Once installed and configured, the vsphere_vm resource is available; this allows to manage and list existing vms with puppet resource:

puppet resource vsphere_vm

For example, we could remove a vm with:

puppet resource vsphere_vm /opdx1/vm/eng/sample ensure=absent

And of course, it’s possible to define vms with puppet code:

vsphere_vm { ‘/opdx1/vm/eng/sample’:

ensure => running,

source => ‘/opdx1/vm/eng/source’,

memory => 1024,

cpus => 1,

extra_config => { ‘advanced.setting’ => ‘value’,

}

}

Amazon Web Services

Puppet for AWS

Puppet-based solutions to manage AWS services have been around for some time. There are contributions both from Puppet Labs and the community and they relate to different Amazon services.

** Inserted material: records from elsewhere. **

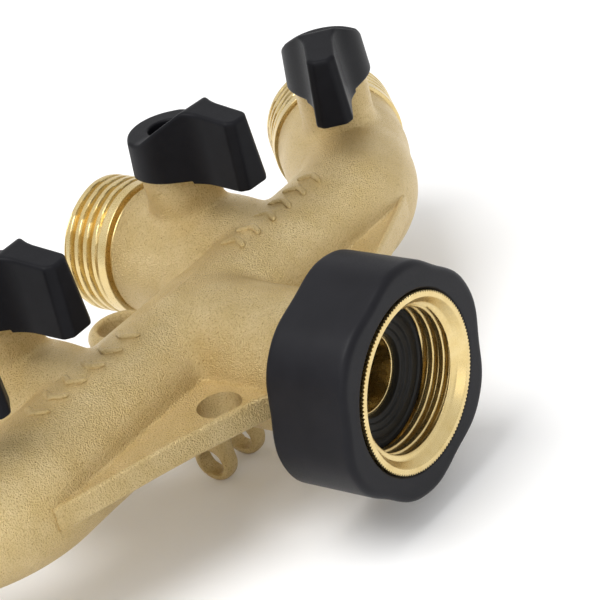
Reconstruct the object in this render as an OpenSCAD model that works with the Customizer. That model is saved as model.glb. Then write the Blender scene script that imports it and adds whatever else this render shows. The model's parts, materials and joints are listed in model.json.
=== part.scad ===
// Four-way garden hose splitter with four quarter-turn ball valves.
// The origin is the centre of the inlet mouth. +Y runs from the inlet to the outlets, X along the bar, +Z up.

/* [Body] */
// Outer radius of the manifold bar and of the elbows
bar_r = 11.7; // [11.2:0.1:12.4]
// Distance from the inlet mouth to the axis of the bar
bar_y = 48; // [46:0.5:52]
// Outer radius of the inlet pipe
inlet_r = 12.8; // [12.5:0.1:12.9]
// Outer radius of the outlet pipes
outlet_r = 12.7; // [12.5:0.1:12.9]
// Radius of the waterway in the bar
water_r = 8.6; // [7:0.1:9]

/* [Outlets] */
// Distance of each inner outlet from the middle of the bar
inner_x = 26.75; // [26:0.25:30]
// Distance of the inner stem axes from the inlet mouth
inner_y = 67.8; // [67:0.1:70]
// Where the outer stem axes stand, along X
outer_x = 64.3; // [63:0.1:66]
// Distance of the outer stem axes from the inlet mouth
outer_y = 58.3; // [57:0.1:59]
// Angle that each outer outlet is splayed outwards
splay = 45; // [40:1:48]
// Radius over the crests of the male hose thread
male_r = 13.45; // [13.45]
// Length of the male hose thread
male_len = 12.6; // [11:0.1:14]
// Distance from a stem axis to the start of its thread
male_start = 12.1; // [12:0.1:14]

/* [Valves] */
// Radius of the ball
ball_r = 8; // [7.5:0.1:8.2]
// Radius of the hole through the ball
port_r = 5; // [4:0.1:5.2]
// Outer radius of the stem boss
boss_r = 7.2; // [7:0.1:7.8]
// Height of the stem boss above the axis of the bar
boss_top = 20; // [19.5:0.25:20.5]
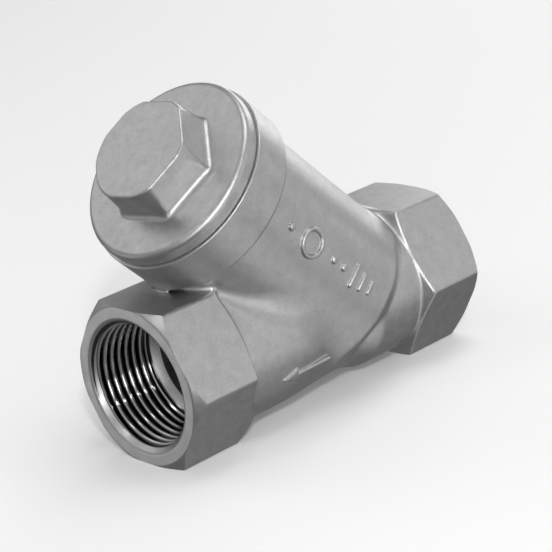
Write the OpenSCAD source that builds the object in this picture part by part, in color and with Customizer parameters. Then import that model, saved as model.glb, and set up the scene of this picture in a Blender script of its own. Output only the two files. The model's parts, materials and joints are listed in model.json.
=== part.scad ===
// Y strainer, size 3/4, threaded ports and a screwed cap.
// The run lies along X and the flow goes towards +X.
// The origin is midway between the port faces, in the plane of the hex flats
// that the strainer rests on. The branch leans up towards the outlet.

/* [Run] */
// Distance between the two port faces
face_to_face = 80; // [78:1:84]
// Width across the flats of each hex end
hex_af = 31.4; // [31:0.1:33]
// Length of each hex end
hex_len = 15; // [14.5:0.1:16]
// Radius of the corner chamfer where it meets the port face
hex_chamfer_r = 15.95; // [15.8:0.05:16.4]
// Axial length of the corner chamfer for each unit of radius
hex_chamfer_slope = 0.75; // [0.5:0.05:1]
// Length of the neck that blends a hex end into the pipe
neck_len = 5.5; // [3:0.5:7]
// Outer radius of the pipe on the outlet side
outlet_pipe_r = 14.85; // [14.5:0.05:15.2]
// Radius of the waist where the outlet pipe meets the barrel
waist_r = 13.9; // [13.6:0.1:14.5]
// Outer radius of the pipe on the inlet side
inlet_pipe_r = 15.2; // [14.8:0.1:15.5]
// Radius of the smooth passage behind each thread
passage_r = 10.7; // [10:0.1:11]

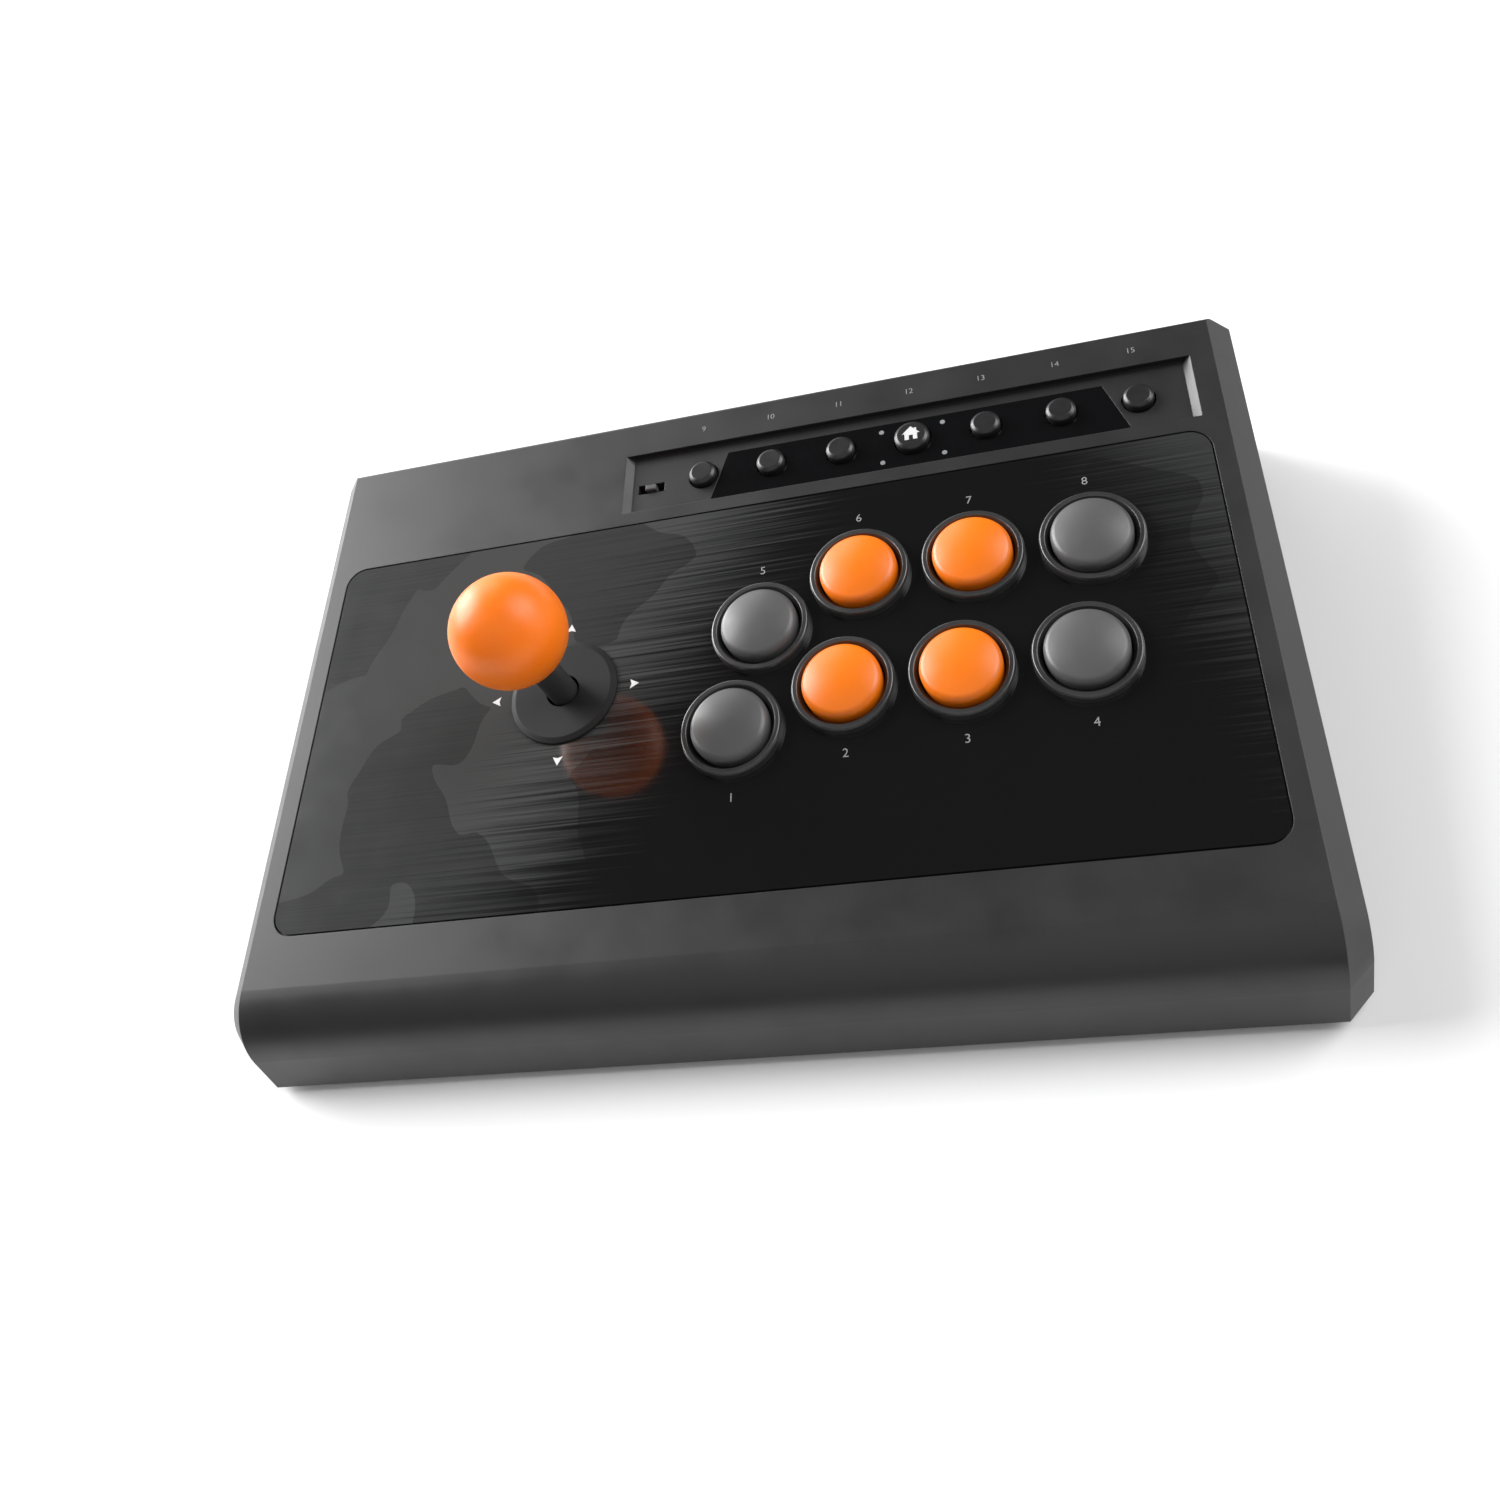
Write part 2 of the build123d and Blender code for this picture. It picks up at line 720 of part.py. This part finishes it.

Cloud Provisioning on AWS:

Puppet Labs released a Cloud Provisioner module that provides faces to manage instances on AWS and Google Compute Engine. We can install it with:

puppet module install puppetlabs-cloud_provisioner

A new node_aws face is provided and it allows operations on AWS instances. They are performed via Fog, a Ruby cloud services library, and need some prerequisites. We can install them with:

gem install fog

gem install guid

To be able to interface with AWS services, we have to generate Access Credentials from the AWS Management Console. If we use the, now recommended AWS Identity and Access Management (IAM) interface, remember to set at least a Power User policy to the user for which access keys are created. We can place the access key ID and secret access key in ~/.fog, which is the configuration file of Fog:

:default:

aws_access_key_id: AKIAILAJ3HL2DQC37HZA

aws_secret_access_key: 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

Once done, we can interact with AWS. To see the ssh key pair names we have on AWS, we run the following command:

puppet node_aws list_keynames

To create a new instance, we can execute the following command:

puppet node_aws create — type t1.micro — image ami-2f726546 — keyname my_key

We have specified the instance type, the Amazon Machine Image (AMI) to be used and the SSH key we want to use to connect to it.

The output of the command reports the hostname of the newly created instance so that we can SSH to it with a command such as the following one:

ssh -i .ssh/aws_id_rsa root@ec2–54–81–87–78.compute-1.amazonaws.com

The list of all the instances (both stopped and running) that we use are:

puppet node_aws list

To destroy a running instance :

puppet node_aws terminate ec2–54–81–87–78.compute-1.amazonaws.com

We can specify the AWS region where instances are created with the — region option (the default value is us-east-1).

AWS provisioning and configuration with resource types

Since Puppet 3.8, the recommended way of managing AWS resources with Puppet is by using the official AWS module (https://github.com/puppetlabs/ puppetlabs-aws), this can manage AWS services to configure cloud infrastructure.

To access AWS services, Puppet needs the SDK and the credentials. To install the SDK, run:

gem install aws-sdk-core retries

You may need to execute a different gem depending on your installation and how you are going to run AWS management commands. For Puppet enterprise and starting on Puppet 4, gem is in /opt/puppetlabs/puppet/bin/gem,; if the code is going to be executed from a puppetserver, gem has to be invoked as /opt/ puppetlabs/bin/puppetserver gem, and the server needs to be reinstalled to see the new gems.

Credentials have to be set as environment variables:

export AWS_ACCESS_KEY_ID=your_access_key_id

export AWS_SECRET_ACCESS_KEY=your_secret_access_key

export AWS_REGION=region

Otherwise, in a file at ~/.aws/credentials:

[default]

aws_access_key_id = your_access_key_id

aws_secret_access_key = your_secret_access_key

aws_region = region

Finally, install the Puppet module itself with the following command:

puppet module install puppetlabs-aws

Once installed and with the configured credentials, it can be used as any other resource, directly from code or using the command line. As an example, a new instance can be launched with this Puppet code:

ec2_instance { ‘instance-name’:

ensure => present,,

image_id => ‘ami-123456’,

instance_type => ‘t1.micro’,

key_name => ‘key-name’,

}

Managing CloudFormation

We have seen how Puppet functionalities can be extended with modules, either by providing resource types that enrich the language or additional faces that add actions to the application.

The Puppet Labs’ Cloud Formation module provides one of these extra faces, https://github.com/puppetlabs/puppetlabs-cloudformation. It adds the puppet cloudformation subcommand, which can be used to deploy a whole Puppet Enterprise stack via Amazon’s Cloud Formation service.

Besides installing a Master based on Puppet Enterprise, the module configures various AWS resources (security groups, IAM users, and ec2 instances) and Puppet specific components (modules, dashboard groups, and agents).